Nibble

Github Source

I recently gained some curiosity on LLVM and attempted a recursive descent parser that (this time around) emits LLVM directly with printf. I set some limitations for myself while writing Nibble, namely no-malloc, no-free (and thus no AST), and no reliance on external libraries. The goal was to demystify compiler design for others, and have the compiler produce real tangible software like this simulation of a noisy chicken coop:

While I won’t cover the internals emitting LLVM, I will add that parsing yielded the most rewarding discovery. Two drivers, read_ltor or read_rtol, meaning read left-to-right, or right-to-left, respectively, take function pointer value_t with() that return value_t:

value_t read_ltor(value_t with(), precedence_t precedence)
{
    auto operators = get_operators(precedence);
    auto left = with();
    while(str_in(peek_operator(), operators))
    {
        auto operator = read_operator();
        auto rite = with();
        left = operate(left, rite, operator);
    }
    return left;
}

value_t read_rtol(value_t with(), precedence_t precedence)
{
    auto operators = get_operators(precedence);
    auto left = with();
    if(str_in(peek_operator(), operators))
    {
        auto operator = read_operator();
        auto rite = read_rtol(with, precedence);
        left = operate(left, rite, operator);
    }
    return to_rvalue(left);
}

By defining the lowest precedence read_p0 as either a direct value load of character, string, numeric character, or identifier, a chain of increasing precedence functions read_px can chain and pass values down a correct precedence hierarchy:

value_t read_p0()
{
    auto peek = next_char();
    if(is_character_load(peek)) return load_character();
    if(is_string_load(peek)) return load_string();
    if(is_direct_load(peek)) return load_direct();
    if(is_identifier_load(peek_alnum())) return read_identifier();
    return read_postfix(read_prefix());
}

value_t read_p1() { return read_ltor(read_p0, g_precedence_arithmetic_0); }
value_t read_p2() { return read_ltor(read_p1, g_precedence_arithmetic_1); }
value_t read_p3() { return read_ltor(read_p2, g_precedence_shift);        }
value_t read_p4() { return read_ltor(read_p3, g_precedence_relational_0); }
value_t read_p5() { return read_ltor(read_p4, g_precedence_relational_1); }
value_t read_p6() { return read_ltor(read_p5, g_precedence_bitwise_and);  }
value_t read_p7() { return read_ltor(read_p6, g_precedence_bitwise_xor);  }
value_t read_p8() { return read_ltor(read_p7, g_precedence_bitwise_or);   }
value_t read_p9() { return read_rtol(read_p8, g_precedence_assignment);   }

value_t read_expression()
{
    return read_p9();
}

Note that lower precedence here means stronger-binding-power. Some define that as the other direction.

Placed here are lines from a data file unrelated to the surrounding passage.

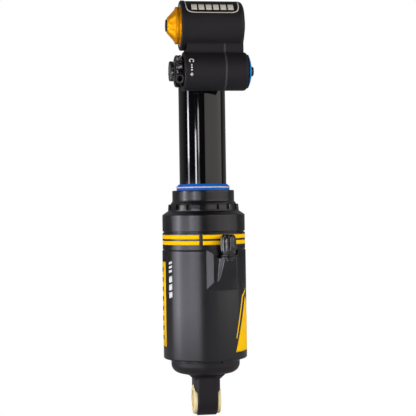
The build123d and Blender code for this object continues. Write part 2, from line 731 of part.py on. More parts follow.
threshold_face = lever_face - lever_t - free_gap
with BuildPart() as threshold_dial:
    with BuildSketch(Plane.YZ.offset(threshold_face)):
        with Locations((barrel_y, barrel_z)):
            Circle(6.85)
            with PolarLocations(6.85, 16):
                Circle(0.45, mode=Mode.SUBTRACT)
    extrude(amount=-2.8)
    chamfer(threshold_dial.faces().sort_by(Axis.X)[0].edges(), 0.25)
    with BuildSketch(Plane.YZ.offset(threshold_face)):
        with Locations((barrel_y, barrel_z)):
            Circle(spindle_r - running_gap)
    extrude(amount=2.6)
save(threshold_dial, "threshold_dial")

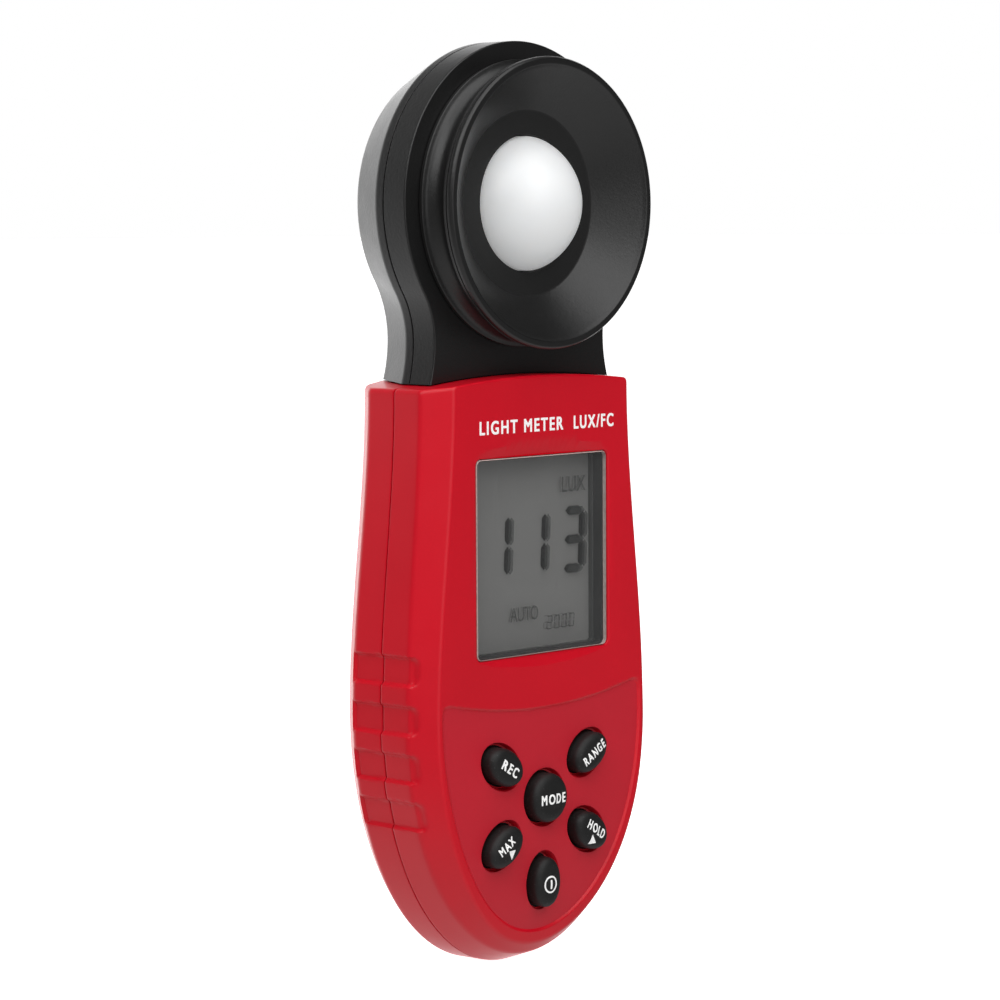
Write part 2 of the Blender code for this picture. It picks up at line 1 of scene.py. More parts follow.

With get_operators() simply returning any of the following operators by precedence level, read_expression() can freely parse any C-like expressions that support the following binary operators:

static char* g_operators_by_precedence[g_precedence_count][8] = {
    [ g_precedence_arithmetic_0 ]  = { g_multiply, g_divide, g_mod                            },
    [ g_precedence_arithmetic_1 ]  = { g_add, g_subtract                                      },
    [ g_precedence_shift        ]  = { g_shift_left, g_shift_rite                             },
    [ g_precedence_relational_0 ]  = { g_less, g_less_equal_to, g_greater, g_greater_equal_to },
    [ g_precedence_relational_1 ]  = { g_equal_to, g_not_equal_to                             },
    [ g_precedence_bitwise_and  ]  = { g_bitwise_and                                          },
    [ g_precedence_bitwise_xor  ]  = { g_bitwise_xor                                          },
    [ g_precedence_bitwise_or   ]  = { g_bitwise_or                                           },
    [ g_precedence_assignment   ]  = { g_equals                                               },
};

The remainder of Nibble carries on with prefix, postfix, LLVM IR, branching, and looping, in about ~3000 lines of a single main.c. I reckon the core parse and emit engine is roughly 1000 lines, and might be worth studying for those inclined.